* START DATA SUPPLIED *
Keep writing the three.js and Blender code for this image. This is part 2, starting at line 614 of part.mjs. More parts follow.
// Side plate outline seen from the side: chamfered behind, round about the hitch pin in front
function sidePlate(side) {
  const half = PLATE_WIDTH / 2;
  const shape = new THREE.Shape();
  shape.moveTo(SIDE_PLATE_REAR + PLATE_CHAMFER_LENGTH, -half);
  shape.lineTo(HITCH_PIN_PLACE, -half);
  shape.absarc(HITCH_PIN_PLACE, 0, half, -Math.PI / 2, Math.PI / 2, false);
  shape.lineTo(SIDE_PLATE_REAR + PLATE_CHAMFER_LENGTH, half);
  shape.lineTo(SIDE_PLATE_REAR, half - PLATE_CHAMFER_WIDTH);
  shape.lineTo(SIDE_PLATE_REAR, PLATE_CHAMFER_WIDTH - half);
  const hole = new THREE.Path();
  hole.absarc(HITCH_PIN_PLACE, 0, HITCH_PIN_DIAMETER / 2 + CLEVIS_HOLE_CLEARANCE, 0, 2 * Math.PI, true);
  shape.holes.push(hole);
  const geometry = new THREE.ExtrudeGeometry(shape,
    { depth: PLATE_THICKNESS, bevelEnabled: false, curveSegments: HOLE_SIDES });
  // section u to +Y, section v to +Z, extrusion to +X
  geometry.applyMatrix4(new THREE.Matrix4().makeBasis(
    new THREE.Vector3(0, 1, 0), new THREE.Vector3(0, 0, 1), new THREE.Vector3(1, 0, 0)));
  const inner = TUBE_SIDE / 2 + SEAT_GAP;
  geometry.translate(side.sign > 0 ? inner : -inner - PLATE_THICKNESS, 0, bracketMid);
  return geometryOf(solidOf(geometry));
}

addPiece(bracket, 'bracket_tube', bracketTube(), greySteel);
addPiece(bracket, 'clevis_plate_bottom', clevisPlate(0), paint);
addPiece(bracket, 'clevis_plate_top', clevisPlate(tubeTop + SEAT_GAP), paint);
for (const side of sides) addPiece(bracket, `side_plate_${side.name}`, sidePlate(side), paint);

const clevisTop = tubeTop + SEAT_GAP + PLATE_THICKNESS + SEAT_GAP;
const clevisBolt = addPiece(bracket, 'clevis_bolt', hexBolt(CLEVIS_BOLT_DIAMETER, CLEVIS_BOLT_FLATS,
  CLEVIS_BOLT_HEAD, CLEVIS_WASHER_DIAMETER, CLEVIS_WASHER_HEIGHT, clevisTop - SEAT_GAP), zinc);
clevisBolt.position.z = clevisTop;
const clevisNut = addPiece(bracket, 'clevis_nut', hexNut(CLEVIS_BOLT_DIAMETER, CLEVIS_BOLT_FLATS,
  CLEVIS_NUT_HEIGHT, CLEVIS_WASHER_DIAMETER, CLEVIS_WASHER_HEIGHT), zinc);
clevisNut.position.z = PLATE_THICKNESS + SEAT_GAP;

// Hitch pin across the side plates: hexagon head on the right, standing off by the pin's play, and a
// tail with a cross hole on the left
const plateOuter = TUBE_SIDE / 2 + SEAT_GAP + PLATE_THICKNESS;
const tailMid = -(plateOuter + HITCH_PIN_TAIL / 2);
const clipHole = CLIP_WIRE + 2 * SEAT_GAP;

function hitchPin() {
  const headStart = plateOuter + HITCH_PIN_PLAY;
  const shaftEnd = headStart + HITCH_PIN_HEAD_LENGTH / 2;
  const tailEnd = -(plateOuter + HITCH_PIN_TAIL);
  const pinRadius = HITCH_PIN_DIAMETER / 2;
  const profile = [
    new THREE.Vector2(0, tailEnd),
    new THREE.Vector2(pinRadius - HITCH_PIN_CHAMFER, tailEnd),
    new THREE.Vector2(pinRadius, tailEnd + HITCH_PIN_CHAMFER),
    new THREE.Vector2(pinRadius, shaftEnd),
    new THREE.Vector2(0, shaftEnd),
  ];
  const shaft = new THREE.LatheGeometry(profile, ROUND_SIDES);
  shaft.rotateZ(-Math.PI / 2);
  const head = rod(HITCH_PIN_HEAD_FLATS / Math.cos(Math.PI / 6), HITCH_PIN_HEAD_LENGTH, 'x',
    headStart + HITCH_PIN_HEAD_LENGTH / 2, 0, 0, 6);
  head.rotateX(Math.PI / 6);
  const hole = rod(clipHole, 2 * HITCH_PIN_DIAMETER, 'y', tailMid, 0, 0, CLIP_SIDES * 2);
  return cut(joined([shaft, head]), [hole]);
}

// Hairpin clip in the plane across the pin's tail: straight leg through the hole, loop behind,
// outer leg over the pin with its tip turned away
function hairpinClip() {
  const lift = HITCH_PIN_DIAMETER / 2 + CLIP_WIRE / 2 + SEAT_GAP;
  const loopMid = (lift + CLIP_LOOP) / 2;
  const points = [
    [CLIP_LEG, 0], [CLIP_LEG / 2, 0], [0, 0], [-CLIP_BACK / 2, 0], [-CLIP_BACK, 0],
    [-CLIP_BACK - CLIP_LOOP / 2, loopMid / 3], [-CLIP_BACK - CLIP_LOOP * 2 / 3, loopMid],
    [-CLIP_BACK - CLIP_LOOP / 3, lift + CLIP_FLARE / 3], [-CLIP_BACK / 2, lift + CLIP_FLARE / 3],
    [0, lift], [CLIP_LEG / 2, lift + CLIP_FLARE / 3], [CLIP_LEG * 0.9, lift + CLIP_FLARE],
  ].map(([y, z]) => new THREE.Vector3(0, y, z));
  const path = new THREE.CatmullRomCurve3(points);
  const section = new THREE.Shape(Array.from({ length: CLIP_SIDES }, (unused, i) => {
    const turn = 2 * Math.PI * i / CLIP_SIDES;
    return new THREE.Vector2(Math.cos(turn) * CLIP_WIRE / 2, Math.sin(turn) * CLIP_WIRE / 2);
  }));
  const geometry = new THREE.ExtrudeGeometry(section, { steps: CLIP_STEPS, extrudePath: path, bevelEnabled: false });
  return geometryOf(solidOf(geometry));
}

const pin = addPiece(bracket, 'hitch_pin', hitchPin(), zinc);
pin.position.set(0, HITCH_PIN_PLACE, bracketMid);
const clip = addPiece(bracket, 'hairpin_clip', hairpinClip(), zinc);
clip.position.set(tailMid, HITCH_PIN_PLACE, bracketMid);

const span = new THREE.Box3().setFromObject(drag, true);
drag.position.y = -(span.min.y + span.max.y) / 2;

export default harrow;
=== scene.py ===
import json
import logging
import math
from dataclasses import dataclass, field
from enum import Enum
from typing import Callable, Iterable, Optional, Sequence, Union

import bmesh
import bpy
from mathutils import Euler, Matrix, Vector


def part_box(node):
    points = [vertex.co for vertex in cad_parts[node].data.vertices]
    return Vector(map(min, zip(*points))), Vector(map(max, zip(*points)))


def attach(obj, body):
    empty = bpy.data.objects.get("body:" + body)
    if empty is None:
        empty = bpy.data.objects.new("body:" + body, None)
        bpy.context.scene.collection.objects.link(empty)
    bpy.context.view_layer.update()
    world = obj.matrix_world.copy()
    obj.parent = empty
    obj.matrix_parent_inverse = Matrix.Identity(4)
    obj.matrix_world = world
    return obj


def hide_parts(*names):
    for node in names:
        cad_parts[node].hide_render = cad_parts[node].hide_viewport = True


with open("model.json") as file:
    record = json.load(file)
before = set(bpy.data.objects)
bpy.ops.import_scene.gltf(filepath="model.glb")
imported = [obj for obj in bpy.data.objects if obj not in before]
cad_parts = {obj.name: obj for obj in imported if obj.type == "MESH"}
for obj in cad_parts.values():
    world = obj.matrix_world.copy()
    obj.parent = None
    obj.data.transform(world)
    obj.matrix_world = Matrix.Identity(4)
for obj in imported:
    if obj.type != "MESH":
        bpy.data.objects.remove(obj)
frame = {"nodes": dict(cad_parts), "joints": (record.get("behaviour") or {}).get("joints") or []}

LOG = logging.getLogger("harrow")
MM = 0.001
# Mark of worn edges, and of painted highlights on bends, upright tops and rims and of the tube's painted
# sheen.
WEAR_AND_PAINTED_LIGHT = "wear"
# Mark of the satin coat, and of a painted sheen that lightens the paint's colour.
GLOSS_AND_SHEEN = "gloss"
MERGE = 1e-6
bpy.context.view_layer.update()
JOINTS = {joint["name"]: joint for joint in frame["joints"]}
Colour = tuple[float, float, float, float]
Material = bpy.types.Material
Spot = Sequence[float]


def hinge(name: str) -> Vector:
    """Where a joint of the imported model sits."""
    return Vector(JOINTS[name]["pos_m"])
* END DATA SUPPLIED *
* START DATA SUPPLIED *
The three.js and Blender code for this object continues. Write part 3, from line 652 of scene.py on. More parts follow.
* END DATA SUPPLIED *
**SHORT EXERCISE:**
Of the lines above, retype only those from the line containing "for node in" through the line containing "bpy.data.objects.remove(obj)", including both, exactly.

**WRITTEN REPLY:**
    for node in names:
        cad_parts[node].hide_render = cad_parts[node].hide_viewport = True


with open("model.json") as file:
    record = json.load(file)
before = set(bpy.data.objects)
bpy.ops.import_scene.gltf(filepath="model.glb")
imported = [obj for obj in bpy.data.objects if obj not in before]
cad_parts = {obj.name: obj for obj in imported if obj.type == "MESH"}
for obj in cad_parts.values():
    world = obj.matrix_world.copy()
    obj.parent = None
    obj.data.transform(world)
    obj.matrix_world = Matrix.Identity(4)
for obj in imported:
    if obj.type != "MESH":
        bpy.data.objects.remove(obj)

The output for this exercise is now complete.